Work to complete:
Identify each line holding the string "that" and copy it.
####
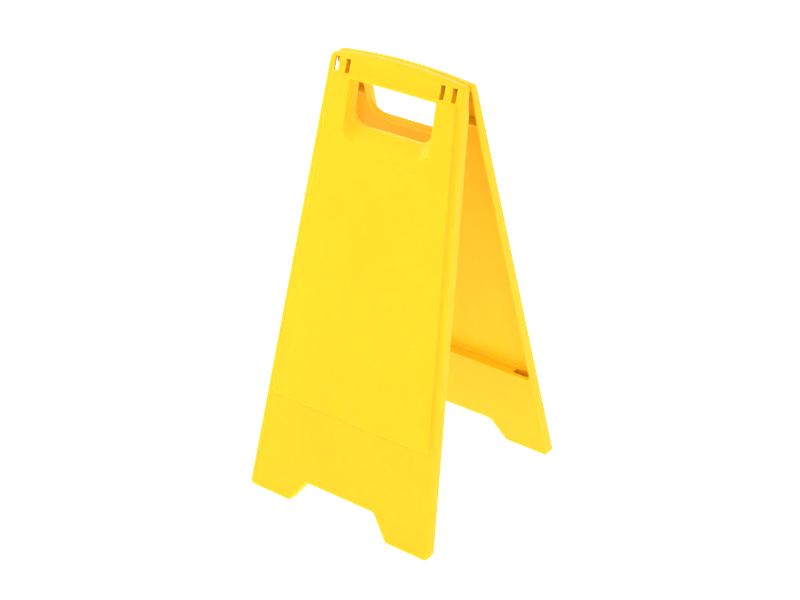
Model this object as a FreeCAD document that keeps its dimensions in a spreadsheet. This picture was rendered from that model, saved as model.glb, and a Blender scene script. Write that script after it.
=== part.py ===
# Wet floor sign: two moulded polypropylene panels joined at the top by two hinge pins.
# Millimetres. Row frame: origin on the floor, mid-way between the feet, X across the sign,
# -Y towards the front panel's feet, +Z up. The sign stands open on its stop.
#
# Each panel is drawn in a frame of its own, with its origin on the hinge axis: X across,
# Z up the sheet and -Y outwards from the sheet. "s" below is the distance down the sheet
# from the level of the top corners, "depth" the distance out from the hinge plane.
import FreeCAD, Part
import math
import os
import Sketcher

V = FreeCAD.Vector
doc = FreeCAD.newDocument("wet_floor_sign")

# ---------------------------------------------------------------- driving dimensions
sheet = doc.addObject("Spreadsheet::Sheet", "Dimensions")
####
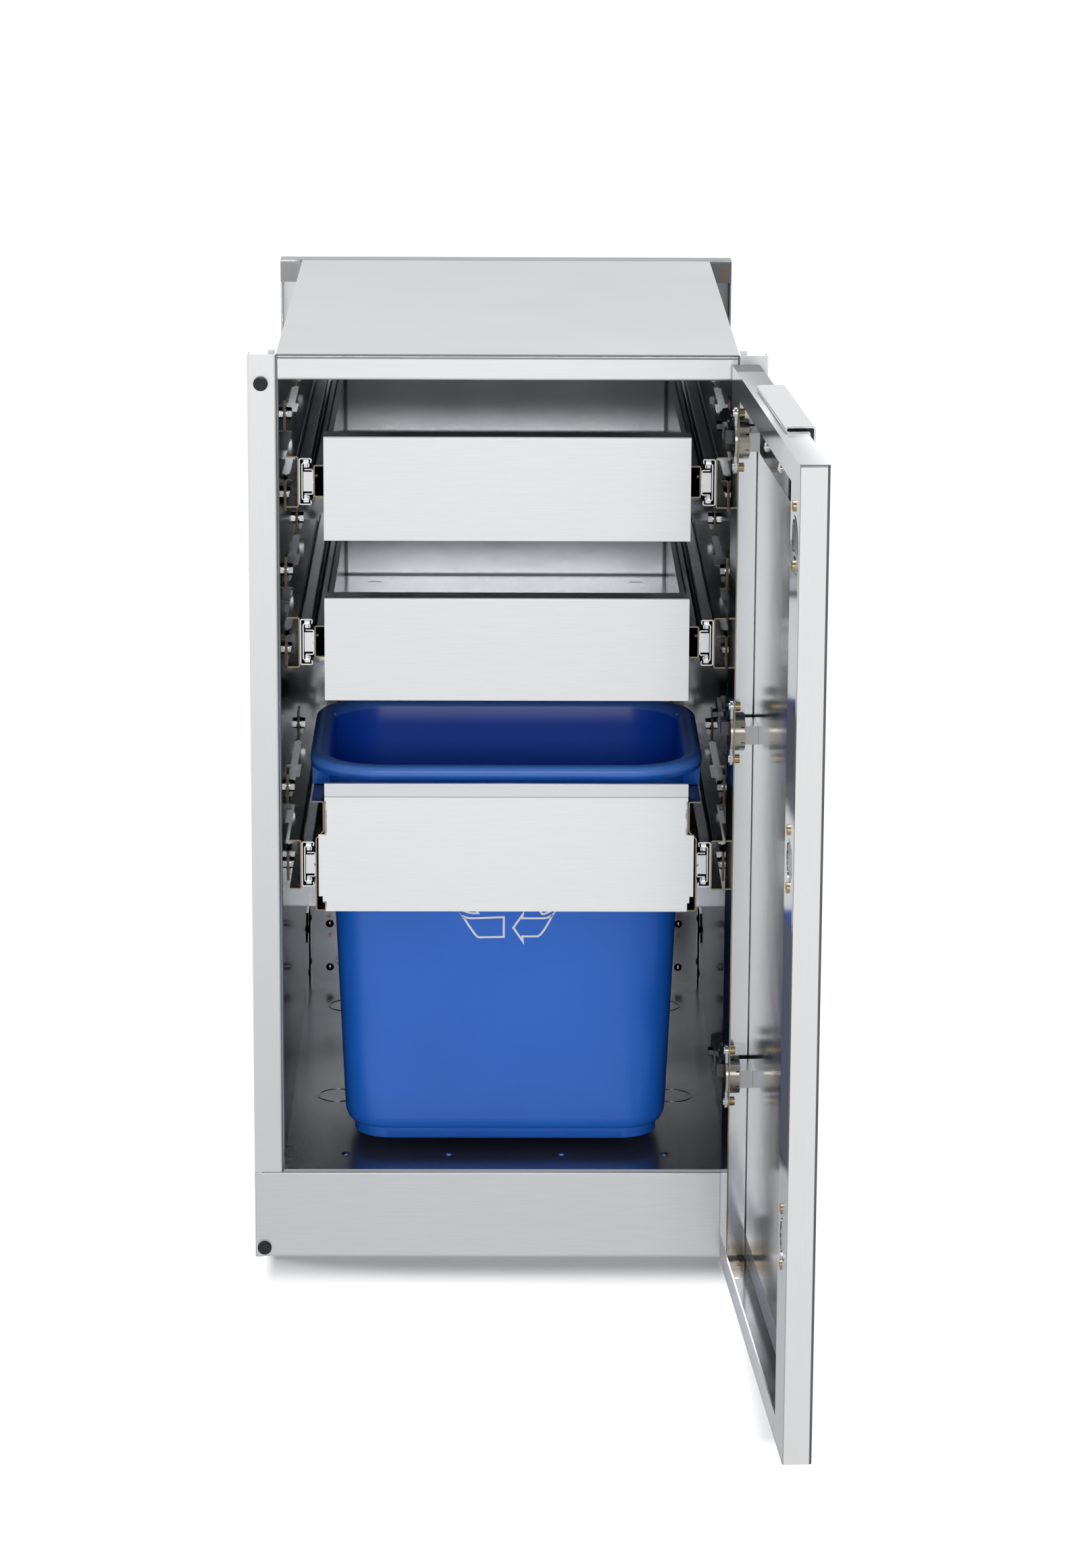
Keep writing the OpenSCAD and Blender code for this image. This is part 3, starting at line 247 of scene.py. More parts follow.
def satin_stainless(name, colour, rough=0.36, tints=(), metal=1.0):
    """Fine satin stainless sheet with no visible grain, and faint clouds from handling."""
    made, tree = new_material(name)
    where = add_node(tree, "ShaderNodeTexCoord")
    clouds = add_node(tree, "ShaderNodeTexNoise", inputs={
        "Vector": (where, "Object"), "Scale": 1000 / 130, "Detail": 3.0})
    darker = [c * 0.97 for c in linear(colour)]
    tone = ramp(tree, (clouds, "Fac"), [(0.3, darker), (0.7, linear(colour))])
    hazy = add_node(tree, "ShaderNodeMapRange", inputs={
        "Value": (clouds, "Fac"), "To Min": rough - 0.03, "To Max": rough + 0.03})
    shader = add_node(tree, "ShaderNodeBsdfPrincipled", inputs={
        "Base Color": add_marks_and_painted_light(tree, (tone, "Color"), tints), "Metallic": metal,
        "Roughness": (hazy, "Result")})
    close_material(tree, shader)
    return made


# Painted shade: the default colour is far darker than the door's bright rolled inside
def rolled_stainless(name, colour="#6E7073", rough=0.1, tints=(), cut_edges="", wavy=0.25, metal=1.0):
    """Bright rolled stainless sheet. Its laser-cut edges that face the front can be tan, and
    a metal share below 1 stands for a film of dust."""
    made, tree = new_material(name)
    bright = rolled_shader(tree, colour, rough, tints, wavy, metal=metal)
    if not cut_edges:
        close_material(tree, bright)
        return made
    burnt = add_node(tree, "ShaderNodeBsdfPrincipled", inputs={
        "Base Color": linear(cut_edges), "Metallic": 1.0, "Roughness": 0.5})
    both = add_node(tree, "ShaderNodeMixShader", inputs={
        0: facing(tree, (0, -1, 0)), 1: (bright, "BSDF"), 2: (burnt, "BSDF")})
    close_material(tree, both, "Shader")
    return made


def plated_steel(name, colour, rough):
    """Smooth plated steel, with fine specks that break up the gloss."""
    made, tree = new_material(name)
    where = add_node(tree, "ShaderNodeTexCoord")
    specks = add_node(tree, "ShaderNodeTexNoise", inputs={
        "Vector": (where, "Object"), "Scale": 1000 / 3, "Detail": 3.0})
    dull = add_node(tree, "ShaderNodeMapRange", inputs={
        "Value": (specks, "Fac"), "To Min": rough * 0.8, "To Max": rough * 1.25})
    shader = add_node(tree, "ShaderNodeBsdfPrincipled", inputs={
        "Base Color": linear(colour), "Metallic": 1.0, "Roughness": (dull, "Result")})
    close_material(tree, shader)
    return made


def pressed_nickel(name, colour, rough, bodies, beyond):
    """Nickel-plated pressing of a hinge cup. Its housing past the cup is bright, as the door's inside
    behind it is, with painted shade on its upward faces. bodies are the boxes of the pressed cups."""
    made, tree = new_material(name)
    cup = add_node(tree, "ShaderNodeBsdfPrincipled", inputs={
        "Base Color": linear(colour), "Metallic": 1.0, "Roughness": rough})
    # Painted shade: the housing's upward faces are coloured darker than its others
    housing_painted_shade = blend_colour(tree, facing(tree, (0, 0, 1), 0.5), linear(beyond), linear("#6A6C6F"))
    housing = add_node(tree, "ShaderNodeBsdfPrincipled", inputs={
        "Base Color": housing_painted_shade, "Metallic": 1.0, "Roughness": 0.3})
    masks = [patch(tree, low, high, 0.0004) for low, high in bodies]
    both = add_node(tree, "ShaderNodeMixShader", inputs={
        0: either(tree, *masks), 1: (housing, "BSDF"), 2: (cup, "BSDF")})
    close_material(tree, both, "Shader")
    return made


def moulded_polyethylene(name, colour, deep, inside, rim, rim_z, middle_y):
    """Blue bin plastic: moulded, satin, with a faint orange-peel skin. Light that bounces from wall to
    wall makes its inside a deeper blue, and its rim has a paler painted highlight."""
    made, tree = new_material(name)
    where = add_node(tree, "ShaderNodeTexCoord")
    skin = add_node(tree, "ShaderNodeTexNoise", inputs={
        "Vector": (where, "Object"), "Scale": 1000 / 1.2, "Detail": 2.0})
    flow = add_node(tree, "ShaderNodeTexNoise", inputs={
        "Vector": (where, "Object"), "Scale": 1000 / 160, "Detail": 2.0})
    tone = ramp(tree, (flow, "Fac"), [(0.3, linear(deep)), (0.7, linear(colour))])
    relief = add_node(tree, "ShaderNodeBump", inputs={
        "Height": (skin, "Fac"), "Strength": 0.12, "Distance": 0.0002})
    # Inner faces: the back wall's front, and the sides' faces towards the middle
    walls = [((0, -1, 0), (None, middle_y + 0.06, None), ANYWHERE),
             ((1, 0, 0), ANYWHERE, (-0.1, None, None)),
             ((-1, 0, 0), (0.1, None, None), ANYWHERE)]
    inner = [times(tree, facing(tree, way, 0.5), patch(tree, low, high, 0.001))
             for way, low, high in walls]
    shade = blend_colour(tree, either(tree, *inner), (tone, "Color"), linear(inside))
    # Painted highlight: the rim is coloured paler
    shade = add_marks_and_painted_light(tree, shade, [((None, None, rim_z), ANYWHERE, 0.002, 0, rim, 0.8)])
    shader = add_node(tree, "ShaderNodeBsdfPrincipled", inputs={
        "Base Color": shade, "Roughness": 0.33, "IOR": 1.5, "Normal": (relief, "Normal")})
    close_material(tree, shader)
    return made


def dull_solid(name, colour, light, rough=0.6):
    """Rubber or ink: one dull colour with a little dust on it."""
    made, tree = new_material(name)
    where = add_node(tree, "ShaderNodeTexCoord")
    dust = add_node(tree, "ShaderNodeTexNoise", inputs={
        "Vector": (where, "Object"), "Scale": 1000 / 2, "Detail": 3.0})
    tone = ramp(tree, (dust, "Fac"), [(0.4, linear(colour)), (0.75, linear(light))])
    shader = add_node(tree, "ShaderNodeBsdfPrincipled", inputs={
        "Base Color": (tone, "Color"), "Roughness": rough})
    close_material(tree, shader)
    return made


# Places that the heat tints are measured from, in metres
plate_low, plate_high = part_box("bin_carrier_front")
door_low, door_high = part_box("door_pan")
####
Answer:
Model this object as a FreeCAD document that keeps its dimensions in a spreadsheet. This picture was rendered from that model, saved as model.glb, and a Blender scene script. Write that script after it.
    """Bright rolled stainless sheet. Its laser-cut edges that face the front can be tan, and
    """Smooth plated steel, with fine specks that break up the gloss."""
    """Blue bin plastic: moulded, satin, with a faint orange-peel skin. Light that bounces from wall to
# Places that the heat tints are measured from, in metres